Liquidity risk: Real estate sells slowly — maintain emergency funds.
Regulatory risk: Watch provincial rent control changes, vacancy taxes and foreign buyer rules.
Market risk: Diversify by geography and asset class if possible.
Practical step-by-step: How to start investing in Canadian real estate
Educate yourself: Read CMHC reports, CREA market updates and FCAC mortgage guidance.
Set goals: Income vs growth, time horizon, risk tolerance.
Get pre-approved: Talk to a mortgage broker or bank — understand down payment needs and qualifying rate.
Build a team: Real estate agent, mortgage broker, lawyer/notary, home inspector, accountant.
Analyze deals: Use cap rate, cash-on-cash and stress-test cash flows at higher interest rates.

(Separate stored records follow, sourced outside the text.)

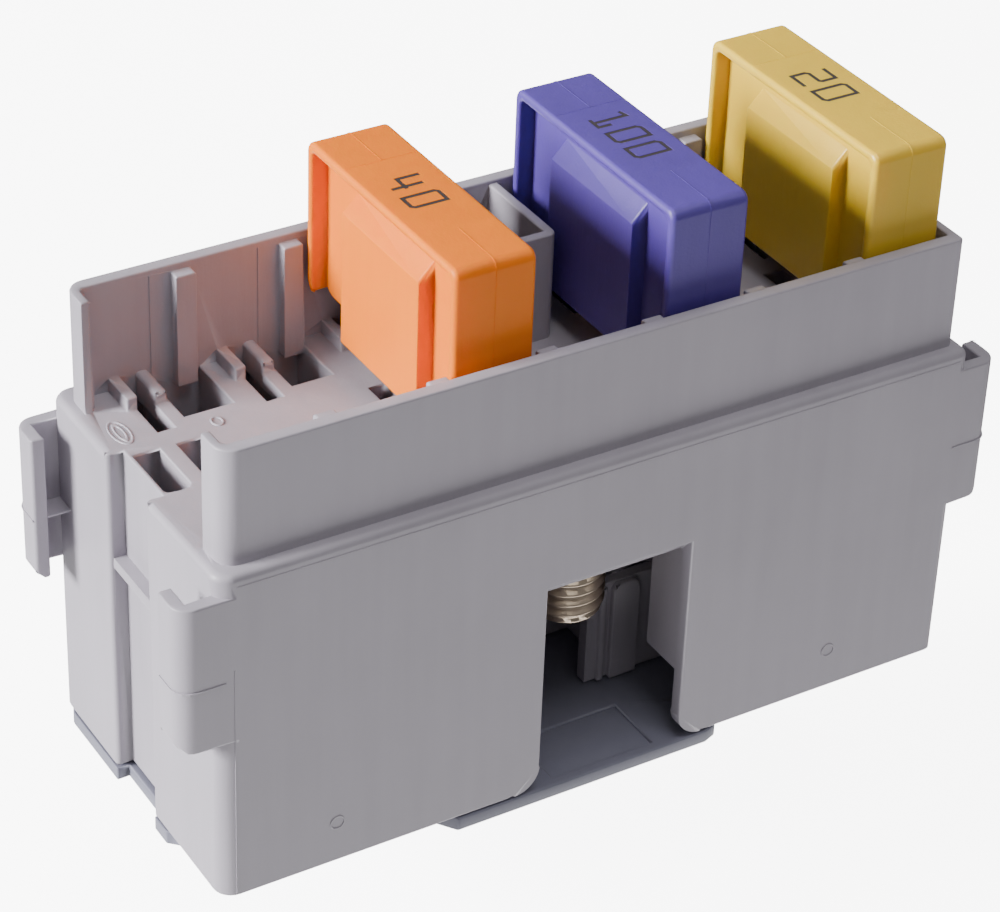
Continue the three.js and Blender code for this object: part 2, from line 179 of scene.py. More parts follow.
# %% [markdown]
# ## Moulded nylon
#
# The housing is glass-filled nylon. Close up it is never one flat colour: the melt leaves faint
# clouds and streaks along the way it flowed, and the tool leaves a fine matte grain. An image
# could hold all that, but noise on Object coordinates does it at any distance and needs no
# unwrapping. One function makes every plastic of this object, so that all of them share the
# same build and only their colours, grain and gloss differ. The fuse plastics also let some
# light in, which is what gives a coloured fuse its glow at the rim.

# %% Plastics
def noise(tree, coordinates, scale, detail=3.0, stretch=None):
    """A noise texture in object space, in cycles per metre, optionally stretched."""
    source = coordinates.outputs["Object"]
    if stretch:
        mapping = tree.nodes.new("ShaderNodeMapping")
        mapping.inputs["Scale"].default_value = stretch
        tree.links.new(source, mapping.inputs["Vector"])
        source = mapping.outputs["Vector"]
    texture = tree.nodes.new("ShaderNodeTexNoise")
    texture.inputs["Scale"].default_value = scale
    texture.inputs["Detail"].default_value = detail
    tree.links.new(source, texture.inputs["Vector"])
    return texture.outputs["Fac"]


def spread(tree, source, low, high, from_low=0.3, from_high=0.7):
    """Maps a 0 to 1 pattern onto a range of values."""
    node = tree.nodes.new("ShaderNodeMapRange")
    node.inputs["From Min"].default_value = from_low
    node.inputs["From Max"].default_value = from_high
    node.inputs["To Min"].default_value = low
    node.inputs["To Max"].default_value = high
    tree.links.new(source, node.inputs["Value"])
    return node.outputs["Result"]


def blend_colours(tree, factor, first, second):
    """Mixes two colours, or a colour and a node's output, by a pattern."""
    node = tree.nodes.new("ShaderNodeMix")
    node.data_type = "RGBA"
    tree.links.new(factor, node.inputs["Factor"])
    for socket, value in ((node.inputs["A"], first), (node.inputs["B"], second)):
        if isinstance(value, tuple):
            colour_socket(node, socket.name).default_value = (*value, 1)
        else:
            tree.links.new(value, colour_socket(node, socket.name))
    return node.outputs[2]


def colour_socket(node, name):
    """The colour input of that name, since a Mix node has one of each type."""
    return next(s for s in node.inputs if s.name == name and s.type == "RGBA")


def shade_of(colour, factor):
    """The same colour, lighter or darker."""
    return tuple(min(1.0, channel * factor) for channel in colour)


GRAIN_HEIGHT = 0.00004
RIPPLE_HEIGHT = 0.0002
GLOW_DEPTH = 0.002


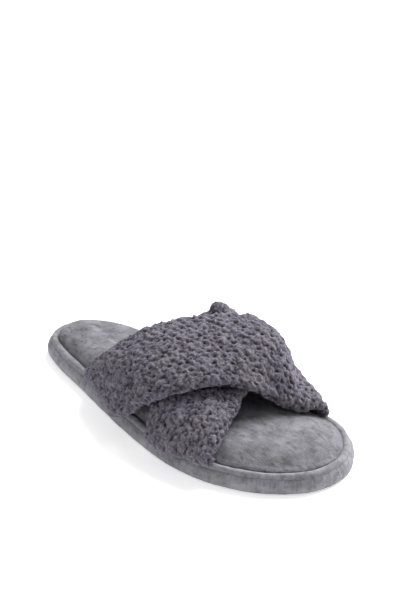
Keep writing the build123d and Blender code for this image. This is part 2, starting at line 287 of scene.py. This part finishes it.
def jersey(name, base, contrast=1.0, ribbed=False, stretch=(1.0, 1.0, 1.0)):
    """Brushed heather jersey: cloudy blotches, short streaks, fine fibres."""
    mat, tree, shader, at = new_material(name)
    blotch = noise_node(tree, at, 85, 4.0, 0.6, stretch)
    streak = noise_node(tree, at, 330, 3.0, 0.6, (1.0, 0.32, 1.0))
    fibre = noise_node(tree, at, 1500, 2.0, 0.7)
    colour = ramp(tree, blotch, [(0.28, scaled(base, 1 - 0.30 * contrast)), (0.5, base),
                                 (0.74, scaled(base, 1 + 0.24 * contrast))])
    marl = ramp(tree, streak, [(0.3, (0.80, 0.80, 0.82)), (0.5, (1.0, 1.0, 1.0)), (0.72, (1.16, 1.16, 1.15))])
    colour = mix(tree, "MULTIPLY", 0.8, colour, marl)
    fleck = noise_node(tree, at, 240, 3.0, 0.6, stretch)
    flecks = ramp(tree, fleck, [(0.33, (0.62, 0.62, 0.63)), (0.45, (0.98, 0.98, 0.98)),
                                (0.7, (1.14, 1.14, 1.14))])
    colour = mix(tree, "MULTIPLY", 0.9 * contrast if contrast < 1 else 0.9, colour, flecks)
    fine = ramp(tree, fibre, [(0.3, (0.78, 0.78, 0.79)), (0.7, (1.2, 1.2, 1.2))])
    colour = mix(tree, "MULTIPLY", 0.7, colour, fine)
    # Painted shade in the rib grooves and painted light on the rib crests, from the ring's rib heights.
    if ribbed:
        ribs = ramp(tree, attribute(tree, "rib_painted_shade"), [(0.0, (0.74, 0.74, 0.75)), (0.55, (1.0, 1.0, 1.0)),
                                                   (1.0, (1.1, 1.1, 1.1))])
        colour = mix(tree, "MULTIPLY", 0.85, colour, ribs)
    tree.links.new(colour, shader.inputs["Base Color"])
    shader.inputs["Roughness"].default_value = 0.93
    shader.inputs["Specular IOR Level"].default_value = 0.12
    shader.inputs["Sheen Weight"].default_value = 0.22
    shader.inputs["Sheen Roughness"].default_value = 0.5
    shader.inputs["Sheen Tint"].default_value = (0.85, 0.86, 0.92, 1)
    height = maths(tree, "ADD", maths(tree, "MULTIPLY", streak, 0.9), maths(tree, "MULTIPLY", fibre, 0.6))
    bump(tree, shader, height, 0.7, 0.0012)
    return mat


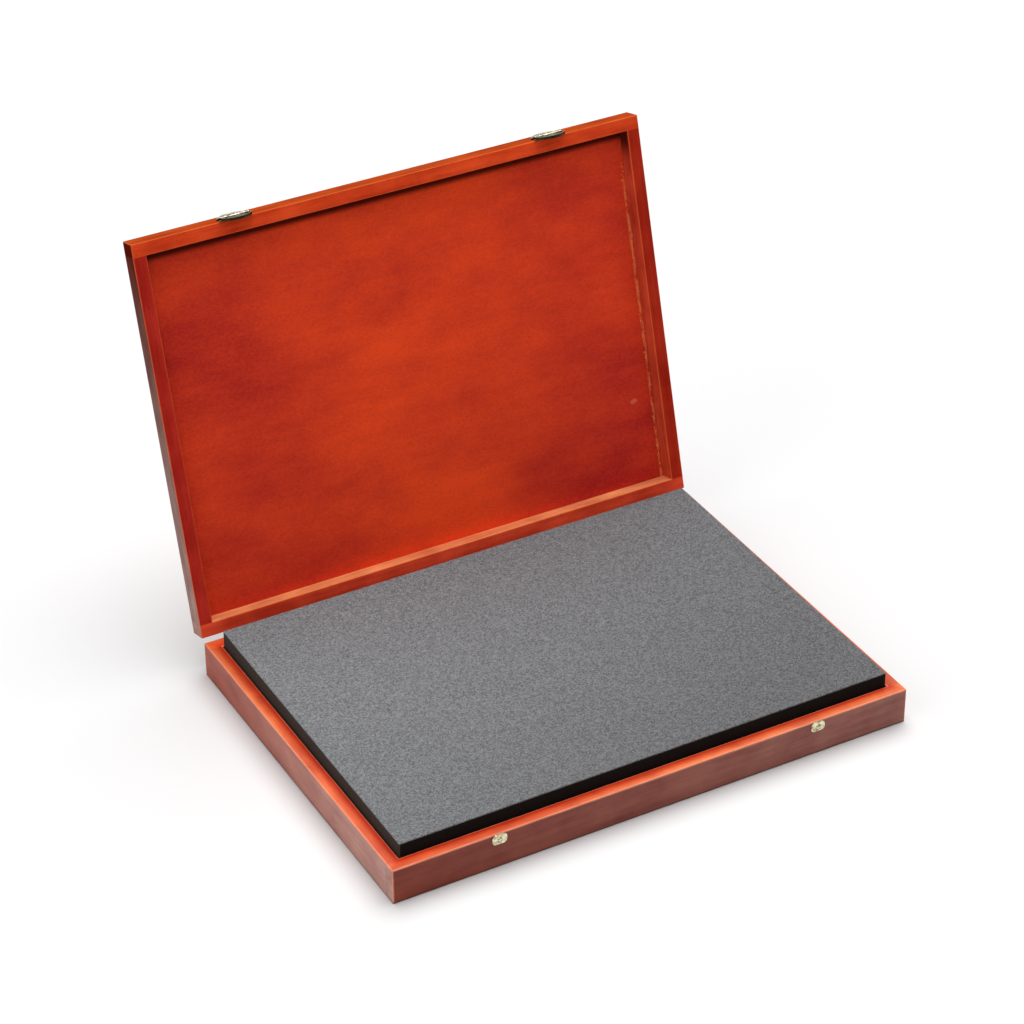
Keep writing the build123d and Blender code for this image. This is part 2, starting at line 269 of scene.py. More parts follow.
# %% [markdown]
# ## Stained wood, step by step
#
# The rails are solid poplar, an even wood with fine pores, under a cherry and mahogany stain and a
# satin lacquer. Stain makes wood lively in three ways: it soaks in unevenly, it darkens the pores and
# the end grain, and it is rubbed thin on the edges when the lacquer is sanded. Along the edges a
# highlight is painted too, and some faces carry painted shade and painted reflection. An image texture
# could show all of it, but only from noise in real millimetres does each rail get a grain of its
# own that runs along it and meets no seam. So the finish is built from noise, and from the
# distances to the piece's own faces.

# %% Where a point is on its piece
def shut_place(finish, piece_name):
    """The point being shaded, as it lies in the shut case, in metres."""
    turn = shut_matrix(piece_name)
    point = add_node(finish, "TexCoord")
    place = add_node(
        finish,
        "Mapping",
        {"Location": turn.to_translation(), "Rotation": turn.to_euler()},
        {"Vector": point.outputs["Object"]},
    )
    return place.outputs["Vector"]


def arithmetic(finish, operation, first, second):
    """One step of arithmetic on two inputs, each a number or another node's output."""
    numbers = {i: value for i, value in enumerate((first, second)) if isinstance(value, float)}
    sources = {i: value for i, value in enumerate((first, second)) if i not in numbers}
    return add_node(finish, "Math", {"operation": operation, **numbers}, sources).outputs[0]


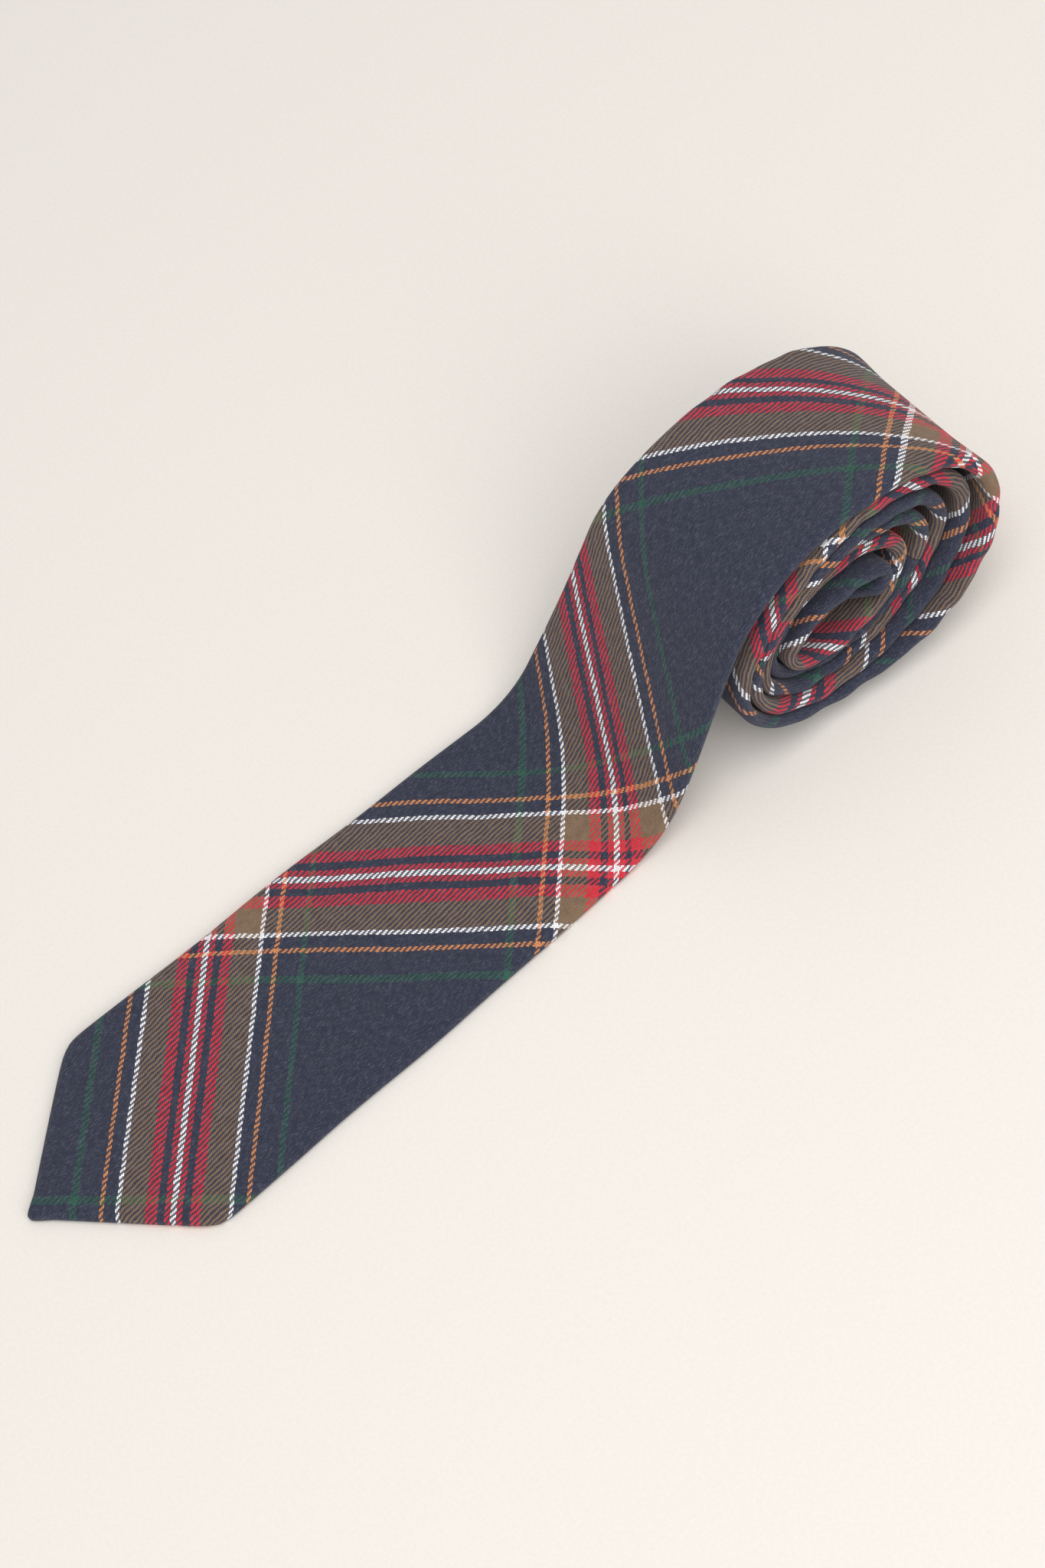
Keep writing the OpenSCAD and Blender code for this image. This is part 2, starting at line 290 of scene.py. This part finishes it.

Make an offer with conditions: Financing, inspection, and clear closing timelines.
Close and implement: Obtain insurance, set up bookkeeping, advertise and screen tenants.
Review annually: Rent comparables, expenses, and consider refinancing or portfolio adjustments.
Where to get professional help (Canadian resources)
Mortgage brokers and banks: For product comparison and pre-approval.
Real estate lawyer/notary: For title, closing and legal protections.
Accountant (CPA): For tax planning (CCA strategy, passive income rules, corporate ownership).
Property managers: For day-to-day operations.
Useful government links: [CMHC Rental Market Reports], [CRA: Rental income and expenses], [FCAC: Mortgages].
Final checklist before you buy
Budget check: Down payment, closing costs, reserves.
Market check: Vacancy, employment, local pipeline.
Legal check: Title, zoning, tenancy rules.
Tax check: Expected taxable income, CCA implications, GST/HST.
Exit plan: How and when you'll sell or hold.
Real estate investing in Canada can deliver steady rental income and long-term appreciation, but it requires planning, due diligence and an understanding of Canadian-specific rules. Start small, keep conservative assumptions, and build a reliable local team.